"Close Rick-counters of the Rick Kind" is the tenth and penultimate episode of the first season of the American science fiction comedy television series Rick and Morty. Directed by Stephen Sandoval and written by Ryan Ridley, the episode aired on April 7, 2014. With a title alluding to Close Encounters of the Third Kind, the episode is notable for introducing both the rules of the franchise's multiverse, and the main antagonist of the first five seasons of the series — Evil Morty — whose storyline is continued across the third season episode "The Ricklantis Mixup", and the fifth season finale "Rickmurai Jack", forming a trilogy.

Plot 
The show's original Rick is wrongfully accused of murdering twenty-seven Ricks from alternate dimensions and kidnapping their respective Mortys.

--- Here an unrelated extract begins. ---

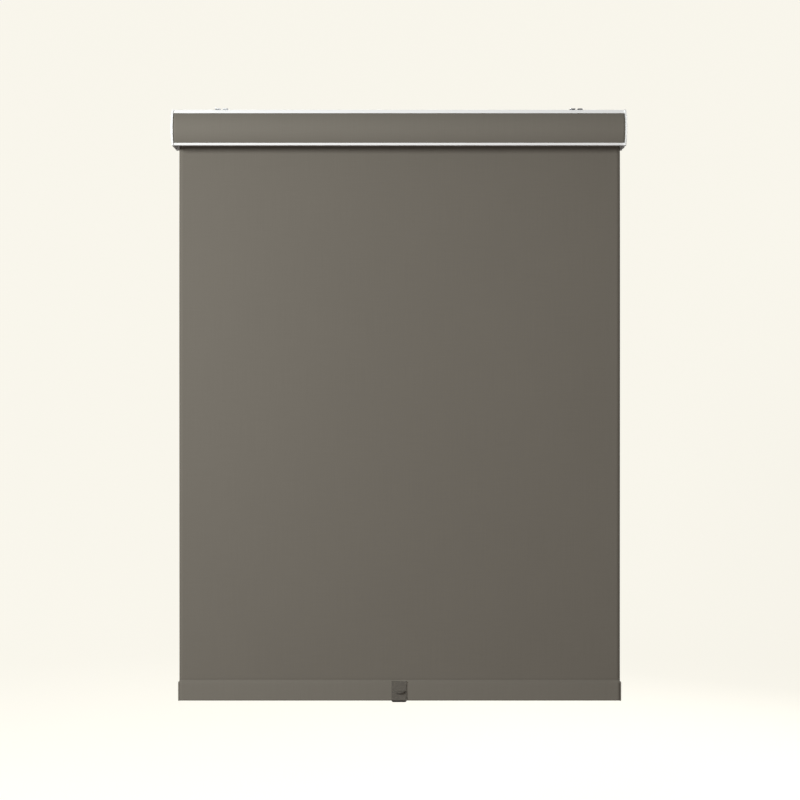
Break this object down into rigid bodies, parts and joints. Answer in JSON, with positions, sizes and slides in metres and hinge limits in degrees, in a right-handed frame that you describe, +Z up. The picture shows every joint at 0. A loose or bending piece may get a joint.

The Trans-Dimensional Council of Ricks arrests him and finds him guilty, upon discovering incriminating evidence which was actually fabricated to frame him. Rick and Morty escape and are chased by a few duplicates of themselves. The Smith household is flooded with other Ricks and Jerry develops a friendship with the good-natured "Doofus Rick". 

The real culprits seem to be an "Evil" Rick (who has a facial scar) and his Morty (who wears an eyepatch), who have been using Mortys' intelligence brainwaves as a way to conceal themselves. They capture the original Rick and Morty, but the original Morty leads a rebellion of alternate Mortys and releases the original Rick. Rick informs the Council about the real killer, thus clearing his own name. After Rick and Morty depart, the Council discovers that "Evil" Rick was a mindless cyborg being controlled remotely. As the Rickless Mortys leave to board a ship, "Evil" Rick's Morty removes his eyepatch — revealed to be "Evil" Rick's controller — stomps on it, and blends into the crowd.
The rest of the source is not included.